The five men aboard the plane whose crash had sparked the original search weren’t so lucky. Rescue efforts never spotted them. They presumably froze to death inside the carcass of their airplane.
Author Mitchell Zuckoff cobbled together the WWII story from memoirs, military records, books, newspapers, magazines, and letters, while simultaneously getting himself tangled into the contemporary effort to locate and repatriate the remains of the three men lost in the Duck — as financier, participant, and journalist – and at times Zuckhoff succumbs to the unnecessary temptation to supercharge his inherently dramatic story, claiming, for example, that the modern searchers are trying to solve “an enduring mystery of World War II: What happened to the Duck and the three men it carried?” when they know exactly what happened to the Duck, they just haven’t pinpointed its wreckage buried in the ice of Greenland and recovered its crew.
At first, the modern Duck Hunt expedition doesn’t go smoothly. Several egregious errors and resulting civilian/Coast Guard friction nearly wrecks the endeavor. Only after half of their time in Greenland has been squandered does an anomaly detected by ice-penetrating radar at a low-priority search coordinate pique hopes. As a storm bears down, the team wrestles a 700-pound “Hotsy” ice-melting device to the site and bores holes in the glacier. With most of the expedition prepping hasty evacuation, Zuckoff and a companion crouch under a coat and peer at camera images coming back from the bottom of a hole and see “a sight so beautiful, so satisfying, so perfect, yet seemingly so impossible that I blink several times to be sure: a black plug with a wire extending from it, with a white band wrapped around the wire.”
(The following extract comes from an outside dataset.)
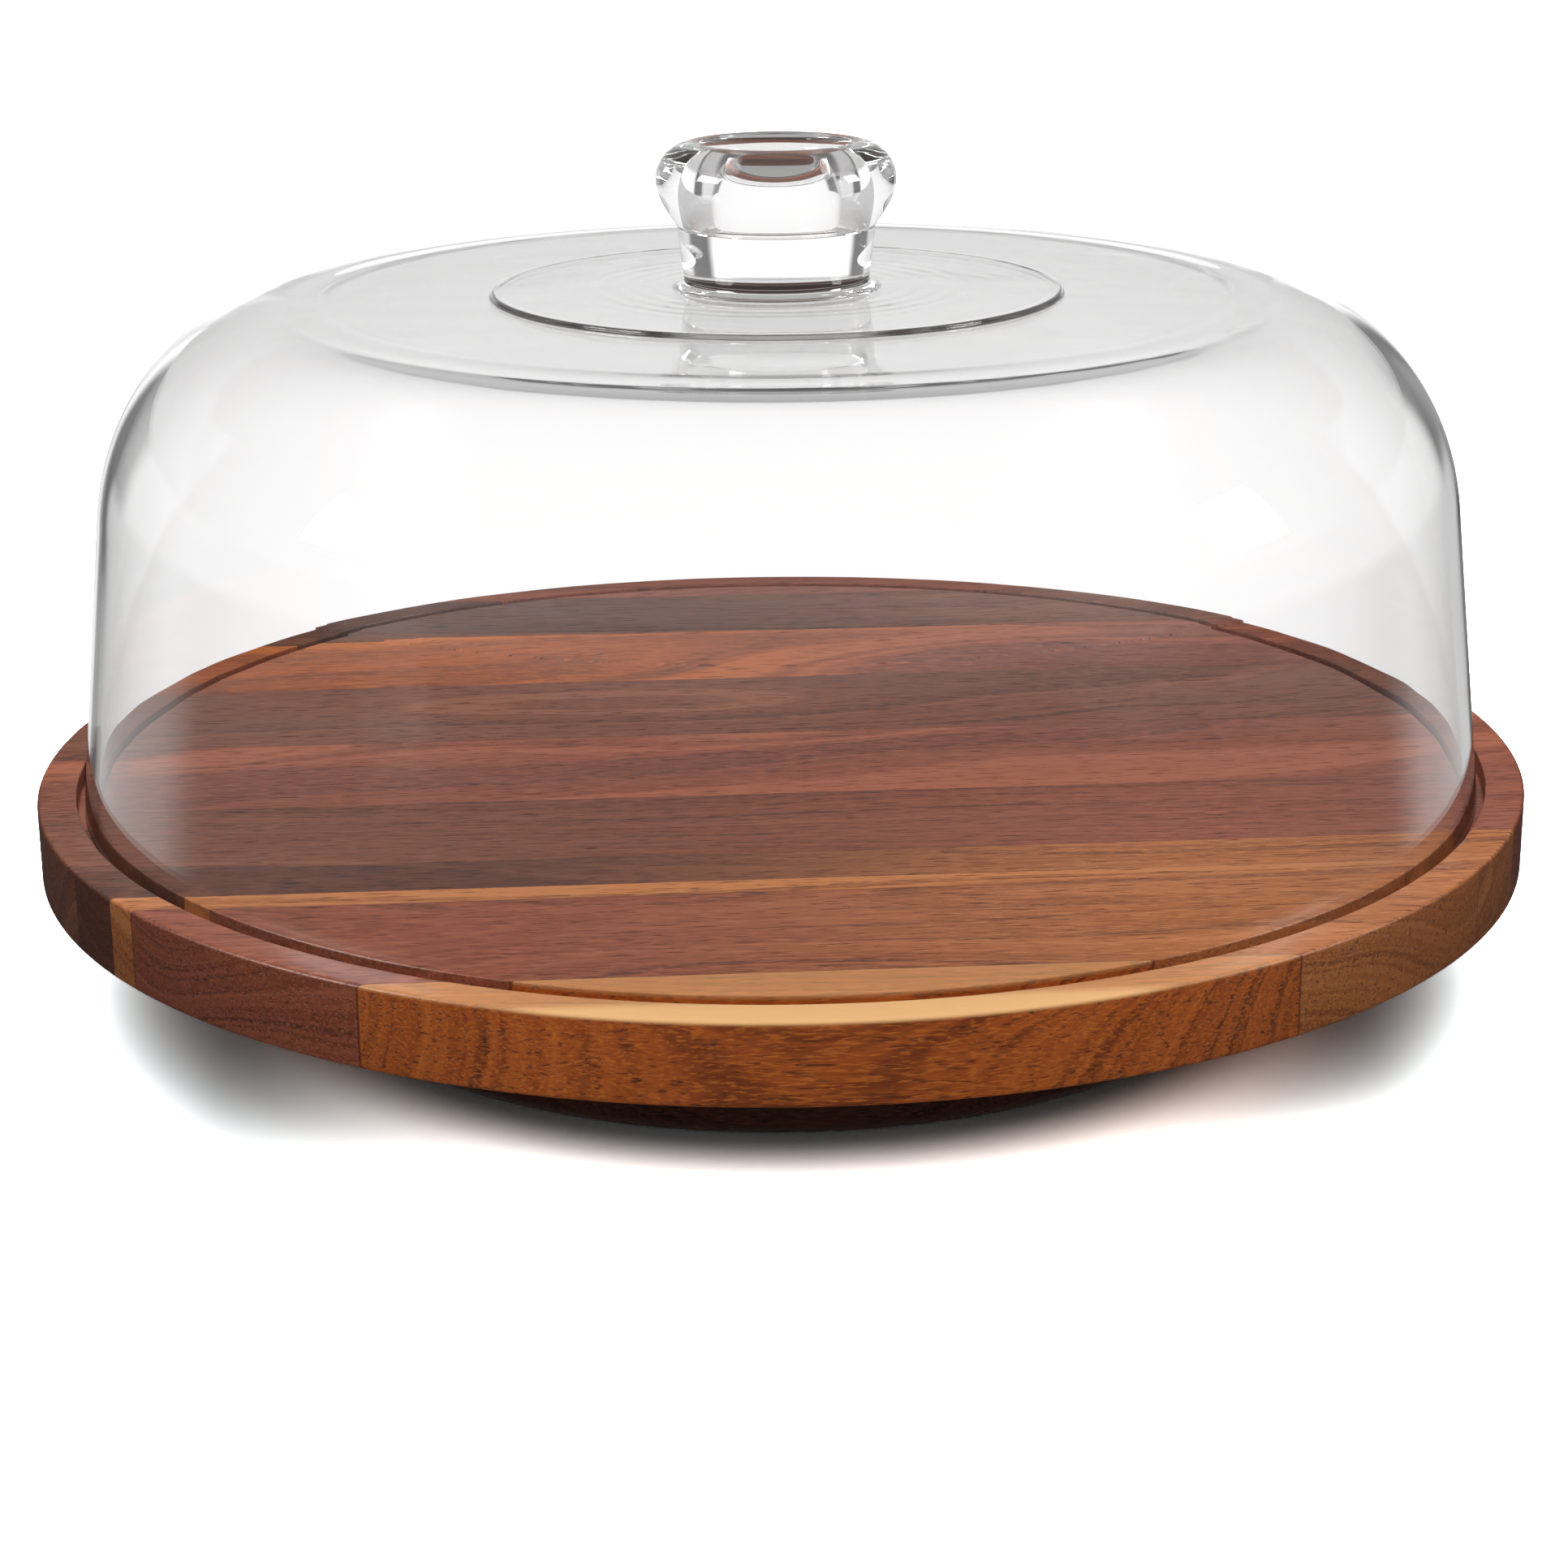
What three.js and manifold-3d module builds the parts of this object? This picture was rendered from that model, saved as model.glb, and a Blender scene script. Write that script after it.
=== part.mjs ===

Seventy years after it crashed and 38 feet below the ice surface of Greenland, the lost Duck has been found.
Apropos to the extraordinary travails of the airmen stranded through the winter of 1942-’43, but somewhat emotionally unsatisfying to modern readers, the storm aborts the Duck Hunt with the missing plane located, but un-excavated, and Frozen in Time ends at that exact point, with the remains of the Duck’s two heroic crewmen and B-17 evacuee condemned to at least one more year entombed in the ice, thousands of miles from home.
An entertaining and engrossing read, Frozen in Time brings to light yet another forgotten story from World War II, much like Zuckoff did with his other WWII rescue epic, Lost in Shangri-La.